The conditions came to light after one of the wolfdogs chewed its way through the roof of a kennel and escaped.

Concerned neighbours, who had already reported the wolves fighting and howling when McQuet was not there, called the SSPCA.

McQuet repeatedly denied SSPCA officers entry to his house to assess the full state of the premises. They eventually secured a warrant to search the property.

One neighbour said there was constant howling coming from the wolfdogs all day and sometimes through the night.

A video she filmed from the window of her home showed a large black wolf-like animal mounting the shed roof.

In a second video, the animals were whimpering and sounded as though they were in pain.

She added that a kennel which was eventually built for the animals was filthy and soiled with urine and faeces, a water bowl was empty and she could see no food.

Another neighbour said one of the animals had escaped on multiple occasions.

She said: “She didn’t growl at us she did sort of stare at us.

“She was very intense. She was very intimidating. It was almost like she was hunting us when she saw us.”

A cat was found in house in conditions described by the sheriff as “deplorable” and “neither fit for man nor beast”, and a terrier dog was seen being attacked by the wolfdogs.

McQuet was found guilty of failing to meet the needs of the terrier and seven wolfdogs that stayed at the property between October 2019 and November 2022, and causing unnecessary suffering to the wolfdog found with shock collar sores.

McQuet denied the charges and said in evidence that he fed the animals on bone, red meat, chicken feet and kangaroo, and apart from exceptional occasions visited and exercised them daily.

He said he cleaned the animals’ droppings every day and jet-washed the garden twice a week.

Sheriff Harris said he took account of the fact that McQuet had voluntarily signed over all his surviving animals and all had recovered from any health complaints they had in his care.

The sheriff said the accused “clearly loved” the wolfdogs and his emotion in a video where he said goodbye to them was “heartfelt.”

But, he told McQuet: “I’m dealing with a sustained failure over a period of more than two years in relation to multiple animals where their needs were not met, taken together with an occasion when unnecessary suffering was caused to one, and you allowed a cat to live in squalid conditions.”

Little Zoo, the animal sanctuary who took in the wolfdogs, said they were “horrified” at the condition they arrived in, describing them to be “unsocialised, terrified, injured and in poor body condition”.
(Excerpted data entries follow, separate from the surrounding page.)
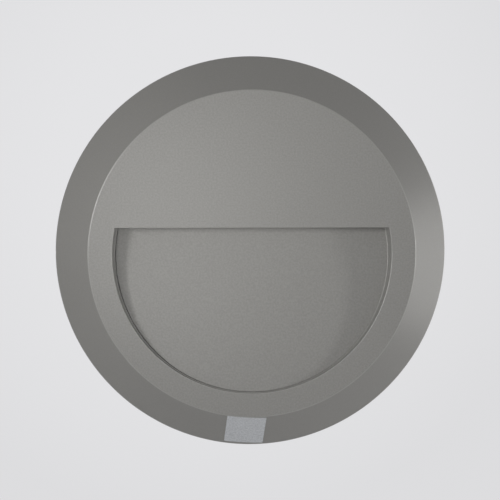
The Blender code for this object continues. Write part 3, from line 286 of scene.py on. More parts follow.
def colour_along(finish, pattern, dark, light, low=0.35, high=0.65):
    """Lets the colour run between two shades along a pattern."""
    nodes, links = finish.node_tree.nodes, finish.node_tree.links
    ramp = nodes.new("ShaderNodeValToRGB")
    ramp.color_ramp.elements[0].position = low
    ramp.color_ramp.elements[0].color = dark
    ramp.color_ramp.elements[1].position = high
    ramp.color_ramp.elements[1].color = light
    links.new(pattern, ramp.inputs["Fac"])
    links.new(ramp.outputs["Color"], nodes["Principled BSDF"].inputs["Base Color"])


def roughness_along(finish, pattern, smooth, rough, low=0.3, high=0.7):
    """Lets the roughness run between two values along a pattern."""
    nodes, links = finish.node_tree.nodes, finish.node_tree.links
    spread = nodes.new("ShaderNodeMapRange")
    spread.inputs["From Min"].default_value = low
    spread.inputs["From Max"].default_value = high
    spread.inputs["To Min"].default_value = smooth
    spread.inputs["To Max"].default_value = rough
    links.new(pattern, spread.inputs["Value"])
    links.new(spread.outputs["Result"], nodes["Principled BSDF"].inputs["Roughness"])


def relief(finish, pattern, height):
    """Raises the surface along a pattern, by this height in metres, over any relief it already has."""
    nodes, links = finish.node_tree.nodes, finish.node_tree.links
    surface = nodes["Principled BSDF"].inputs["Normal"]
    bump = nodes.new("ShaderNodeBump")
    bump.inputs["Distance"].default_value = height
    if surface.is_linked:
        links.new(surface.links[0].from_socket, bump.inputs["Normal"])
    links.new(pattern, bump.inputs["Height"])
    links.new(bump.outputs["Normal"], surface)


def textured_coat(name):
    """Powder coat with a fine, even orange-peel texture."""
    finish = new_finish(name, COAT_LIGHT, roughness=0.5, metallic=0.12)
    fine = grain(finish, size=0.001)
    colour_along(finish, fine, COAT_DARK, COAT_LIGHT)
    roughness_along(finish, grain(finish, size=0.0012), smooth=0.44, rough=0.56)
    relief(finish, fine, height=0.00005)
    relief(finish, grain(finish, size=0.0016, detail=1.0), height=0.00004)
    return finish


def satin_coat(name):
    """The same coat laid on thinner and smoother, as on the sloping rim."""
    finish = new_finish(name, RIM_LIGHT, roughness=0.4, metallic=0.15)
    fine = grain(finish, size=0.0006)
    colour_along(finish, fine, RIM_DARK, RIM_LIGHT)
    roughness_along(finish, grain(finish, size=0.003), smooth=0.36, rough=0.42)
    relief(finish, fine, height=0.000012)
    return finish


def edge_highlight_coat(name):
    """The same coat on rounded edges, paler and a little glossier: the paleness is a painted highlight
    along the edge.
    """
    finish = new_finish(name, EDGE_HIGHLIGHT_LIGHT, roughness=0.36, metallic=0.15)
    fine = grain(finish, size=0.0008)
    colour_along(finish, fine, EDGE_HIGHLIGHT_DARK, EDGE_HIGHLIGHT_LIGHT)
    roughness_along(finish, fine, smooth=0.32, rough=0.40)
    return finish


# The dish, turned as one closed shell
slant_wall = CASING_WALL * math.sqrt(2)
face_inside = FACE_RADIUS + (rim_height(FACE_RADIUS) - slant_wall - (CASING_DEPTH - CASING_WALL))
side_inside = CASING_RADIUS - CASING_WALL
casing = turn_shell(
    "casing_body",
    [
        (face_inside, CASING_DEPTH - CASING_WALL),
        (SEAL_LAND_RADIUS, rim_height(SEAL_LAND_RADIUS) - slant_wall),
        (SEAL_LAND_RADIUS, SEAL_LAND_HEIGHT),
        (SEAL_LAND_EDGE, SEAL_LAND_HEIGHT),
        (SEAL_LAND_EDGE, rim_height(SEAL_LAND_EDGE) - slant_wall),
        (side_inside, rim_height(side_inside) - slant_wall),
        (side_inside, CASING_BACK),
        (CASING_RADIUS, CASING_BACK),
        (CASING_RADIUS, SIDE_HEIGHT),
        (FACE_RADIUS, CASING_DEPTH),
    ],
    CASING_STEPS,
)


def on_ring(co):
    """On the edge that is now being rounded, at this radius and height."""
    return abs(math.hypot(co.x, co.z) - radius) < SAME_PLACE and abs(co.y + height) < SAME_PLACE


for radius, height, width in (
    (FACE_RADIUS, CASING_DEPTH, FACE_EDGE_ROUNDING),
    (CASING_RADIUS, SIDE_HEIGHT, SIDE_EDGE_ROUNDING),
    (CASING_RADIUS, CASING_BACK, BACK_EDGE_ROUNDING),
):
    round_edges(casing, width, on_ring, segments=4)

# The recess: a tub that is joined to the dish from behind, and then hollowed in three steps
tub = recess_block("recess_tub", -RECESS_WALL, LEDGE_BACK_DROP, front=CASING_DEPTH - CASING_WALL / 2)
combine(casing, tub, "UNION")
combine(casing, recess_block("recess_pocket", 0.0, -FOOT_STEP), "DIFFERENCE")
combine(casing, recess_block("recess_seat", FOOT_STEP, LEDGE_DROP), "DIFFERENCE")
combine(casing, recess_block("recess_throat", LEDGE_WIDTH, LEDGE_BACK_DROP + CUT_OVERRUN), "DIFFERENCE")

COVER_SCREWS = [f"cover_screw_{number}" for number in range(1, 7)]
RAMP_SCREWS = [f"ramp_screw_{number}" for number in range(1, 5)]
CARRIER_SCREWS = ["carrier_screw_left", "carrier_screw_right"]
DRIVER_SCREWS = ["driver_screw_left", "driver_screw_right"]
TERMINAL_SCREWS = ["terminal_screw_1", "terminal_screw_2"]
SCREW_HEAD_HEIGHT = 0.002
BORE_RADIUS = 0.0018
BOSS_RADIUS = 0.0042
BOSS_ROOT = 0.001
MID_WALL_CORNER = 0.0006

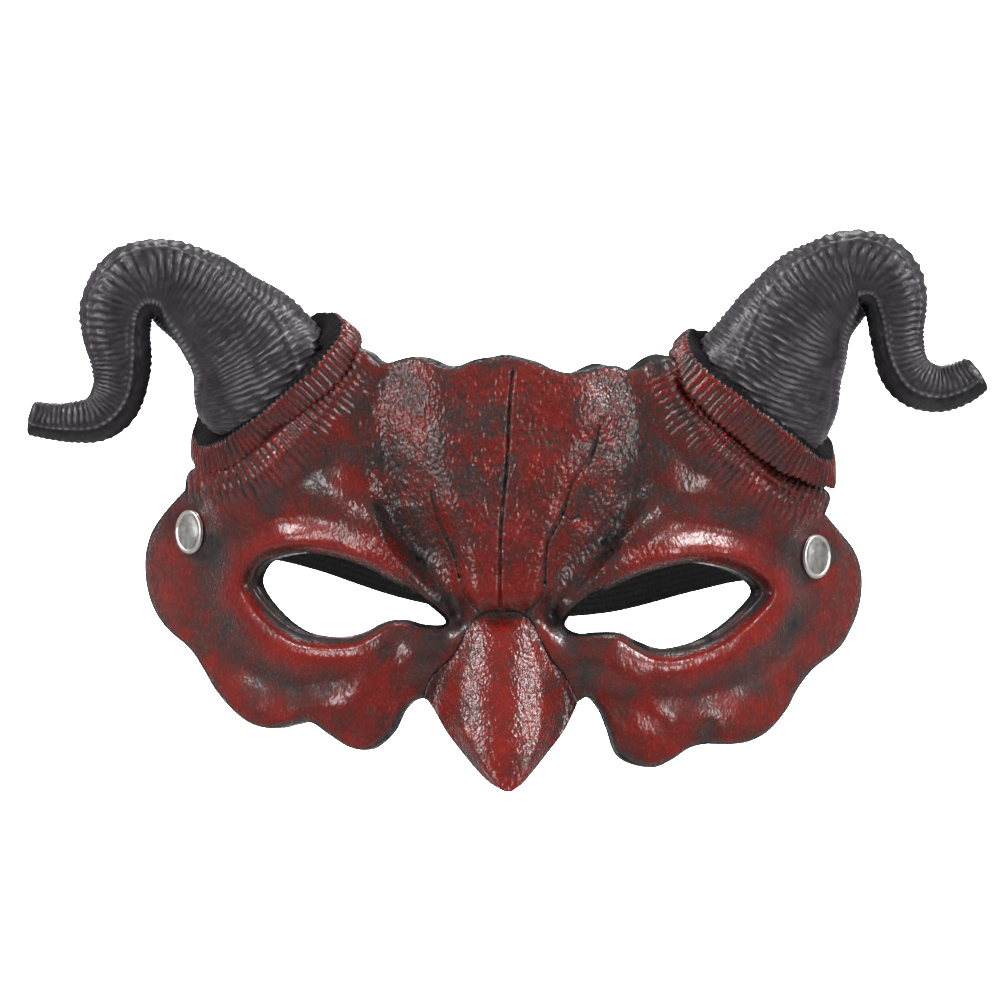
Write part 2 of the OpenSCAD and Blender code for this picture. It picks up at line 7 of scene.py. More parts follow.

SSPCA Inspector Fiona Thorburn said Little Zoo had taken in the animals at “significant expense”, saying that the animals’ future would have been at risk otherwise.

Thorburn said: “The wolfdogs have recovered physically from their neglect but behavioural damage from such poor conditions along with the inappropriate use of shock collars in their training will unfortunately remain.

“Housing these animals in small domestic kennels, from which they at times escaped causing fear and alarm to nearby residents, was cruel and negligent.”